Neil Gaiman’s “Hansel & Gretel” graphic novel to become movie.
Juliet Blake, producer of The Hundred-Foot Journey, has picked up the rights to Gaiman’s as yet unreleased graphic novel retelling “Hansel & Gretel”. The graphic novel should be out in October.
AMC orders companion series to The Walking Dead.
The so far untitled new series will take a look at what’s happening elsewhere during the zombie apocalypse. AMC has released few details beyond that. The Walking Dead also returns for a fifth season this fall.
Warner Bros. has Legion of Superheroes movie in pre-pre-production.
So far, just rumours that a Legion of Superheroes movie is coming, but Marvel’s Guardians of the Galaxy may have put some fear into Warner. Legion began in 1958 centred on Super-Boy but evolved to stand on its own. The team has appeared in live-action before, being featured in the Smallville episode “Legion”.
Fox to air series based on Neil Gaiman’s take on Lucifer.
Countering NBC’s Constantine, Lucifer will follow the titular devil, based on Gaiman’s work in Sandman and Milton’s Paradise Lost. The fallout from the show should be impressive, especially over at FOX News.
CBS picks up Supergirl series.
The Warner produced Supergirl TV series has been picked up by CBS, allowing the The Eye to join the other broadcast networks in superhero shows. Fox has Gotham, the Batman prequel. NBC has Constantine. CW has the ongoing Arrow and the new kid Flash. ABC is reaping fortune by having the same owner as Marvel – Disney – and both Agents of SHIELD and new series Agent Carter.
Deadpool movie confirmed.
The Merc with the Mouth will finally get the movie people have been wanting. Fox announced that the movie will be released February of 2016. Ryan Reynolds will return to play the character.
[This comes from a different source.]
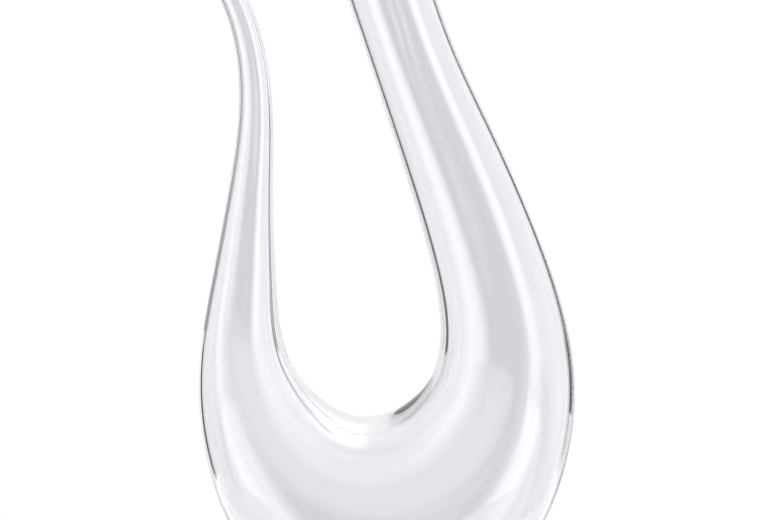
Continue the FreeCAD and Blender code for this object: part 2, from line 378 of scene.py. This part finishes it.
def studio_world():
    """A white tent with its rear panels and, in reflections alone, the front ones as well."""
    world = bpy.data.worlds.new("studio")
    bpy.context.scene.world = world
    world.use_nodes = True
    tree = world.node_tree
    tree.nodes.clear()
    m = Maths(tree)
    direction = m.new("ShaderNodeTexCoord").outputs["Generated"]
    path = m.new("ShaderNodeLightPath")
    rear = add_panels(m, direction, TENT, REAR_PANELS)
    front = add_cards(m, direction, add_panels(m, direction, rear, FRONT_PANELS), FRONT_CARDS)
    reflected = m.math("MINIMUM", path.outputs["Glossy Depth"], 1.0)
    studio = m.new("ShaderNodeBackground")
    m.link(m.mix(rear, front, reflected), studio.inputs["Color"])
    backdrop = m.new("ShaderNodeBackground")
    backdrop.inputs["Color"].default_value = (1, 1, 1, 1)
    choose = m.new("ShaderNodeMixShader")
    m.link(path.outputs["Is Camera Ray"], choose.inputs[0])
    m.link(studio.outputs[0], choose.inputs[1])
    m.link(backdrop.outputs[0], choose.inputs[2])
    m.link(choose.outputs[0], m.new("ShaderNodeOutputWorld").inputs[0])


def make_floor():
    turns = [2 * math.pi * k / FLOOR_STEPS for k in range(FLOOR_STEPS)]
    ring = [(FLOOR_RADIUS * math.cos(turn), FLOOR_RADIUS * math.sin(turn), 0) for turn in turns]
    mesh = bpy.data.meshes.new("floor")
    mesh.from_pydata(ring, [], [range(FLOOR_STEPS)])
    mesh.materials.append(new_material("pale_floor", PALE_FLOOR))
    new_object("floor", mesh)


def make_upright(name, foot, top, width, behind, brightness):
    """A flat card of even brightness that only the glass sees."""
    corners = [foot, (foot[0] + width, foot[1]), (top[0] + width, top[1]), top]
    mesh = bpy.data.meshes.new(name)
    mesh.from_pydata([(x, behind, z) for x, z in corners], [], [(0, 1, 2, 3)])
    mesh.materials.append(new_material(name, {**CARD, "Emission Strength": brightness}))
    obj = new_object(name, mesh)
    obj.visible_camera = False
    obj.visible_diffuse = False
    obj.visible_shadow = False


def make_camera():
    elevation = math.radians(CAMERA_ELEVATION)
    back_off = np.array([0, -math.cos(elevation), math.sin(elevation)])
    data = bpy.data.cameras.new("camera")
    data.sensor_width = SENSOR_WIDTH
    data.lens = SENSOR_WIDTH * CAMERA_DISTANCE / PICTURE_WIDTH
    data.clip_start = CAMERA_CLIP
    obj = new_object("camera", data)
    obj.location = np.array(CAMERA_TARGET) + CAMERA_DISTANCE * back_off
    obj.rotation_euler = (math.pi / 2 - elevation, 0, 0)
    bpy.context.scene.camera = obj


glass = build_glass()
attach(glass, "root")
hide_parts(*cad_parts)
studio_world()
make_floor()
for card, facts in UPRIGHTS.items():
    make_upright(card, *facts)
make_camera()
bpy.context.scene.view_settings.view_transform = "Standard"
Filming has not yet started, and the announcement of the Deadpool movie has bumped the Assassin’s Creed movie off Fox’s release schedule completely.
Real Genius being turned into a TV series.
The 80s movie, Real Genius, which starred Val Kilmer, is getting remade as a sitcom. Adam Sandler’s Happy Madison Productions is one of the studios on board with the reboot.